Step 2: Calculate Euclidean Distance

def euclidean_distance(vec1, vec2):
    return sqrt(sum((x - y)**2 for x, y in zip(vec1, vec2)))

Step 3: Define the Function to Find K Closest Matches

def find_k_closest(reference, candidates, k):
    # Initialize a max-heap
    max_heap = []
    for idx, vector in enumerate(candidates):
      dist = euclidean_distance(reference, vector)
      # Using negative distance to simulate max-heap
      heapq.heappush(max_heap, (-dist, idx))
      # Ensure the heap size does not exceed k
      if len(max_heap) > k:
          heapq.heappop(max_heap)
    # Extract the indices of the k closest vectors
    closest_indices = [idx for (_, idx) in max_heap]
    return [candidates[i] for i in closest_indices]

Usage Example

Let’s assume we have a reference vector and a list of candidate vectors:

reference_vector = [1, 2, 3]
candidate_vectors = [
    [2, 3, 4],
    [4, 5, 6],
    [1, 0, 1],
    [5, 3, 4],
    [0, 2, 1]
]

# Define the number of closest matches to find
k = 3

Now, we can find the k closest vectors using our function:

closest_matches = find_k_closest(reference_vector, candidate_vectors, k)
print("The k closest matches are:", closest_matches)

Incorporating Tuples and Record IDs

If our candidate vectors come with an associated record ID, we can modify our function to store and return these records as follows:

def find_k_closest_with_ids(reference, candidates_with_ids, k):
    # Initialize a max-heap
    max_heap = []

    for record_id, vector in candidates_with_ids:
      dist = euclidean_distance(reference, vector)
      # Using a tuple with negative distance and record ID to simulate max-heap
      heapq.heappush(max_heap, (-dist, record_id))
      # Ensure the heap size does not exceed k
      if len(max_heap) > k:
          heapq.heappop(max_heap)

    # Extract the record IDs of the k closest vectors
    closest_ids = [record_id for (_, record_id) in max_heap]
    return closest_ids

NOTE: The first value in the tuple that is added to the heap is used as the key for all the heap related operations and all the remaining values in the tuple are ignored for the same.

Heapify and Heapreplace

If we start with an existing list and want to maintain it as a heap, we can use heapq.heapify.
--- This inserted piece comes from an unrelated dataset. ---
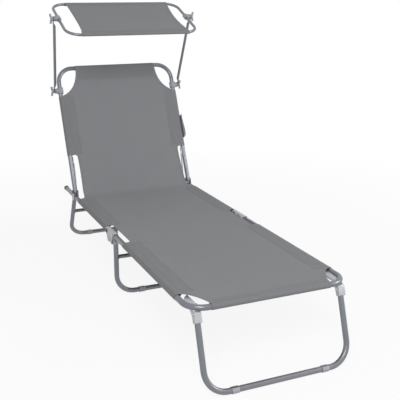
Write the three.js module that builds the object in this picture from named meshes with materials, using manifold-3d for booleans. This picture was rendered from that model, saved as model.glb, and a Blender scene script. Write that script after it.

Additionally, if we need to replace the root of the heap, heapq.heapreplace offers an efficient way to do so. As per the docs, heapreplace, pops and returns the smallest item from the heap, and also pushes the new item. The heap size doesn’t change. If the heap is empty, IndexError is raised.

This one step operation is more efficient than a heappop() followed by heappush() and can be more appropriate when using a fixed-size heap. The pop/push combination always returns an element from the heap and replaces it with item.

Usage of Heapify

existing_heap = [(-euclidean_distance(reference_vector, v), idx) for idx, v in enumerate(candidate_vectors[:k])]
heapq.heapify(existing_heap)

# Now, we can easily manage the heap of k elements
for idx in range(k, len(candidate_vectors)):
    dist = euclidean_distance(reference_vector, candidate_vectors[idx])
    if -existing_heap[0][0] > dist:
        heapq.heapreplace(existing_heap, (-dist, idx))

Conclusion

Using heaps, specifically max-heaps simulated with negative values, is a powerful technique to solve the problem of finding the K closest matches efficiently. By leveraging Python’s heapq module, we can keep our implementation concise and straightforward. This approach extends beyond finding closest points and can be applied to various top-k problems where efficiency is key.

Heaps are an understated yet immensely powerful data structure, and understanding their utility can significantly enhance the efficiency of your algorithms.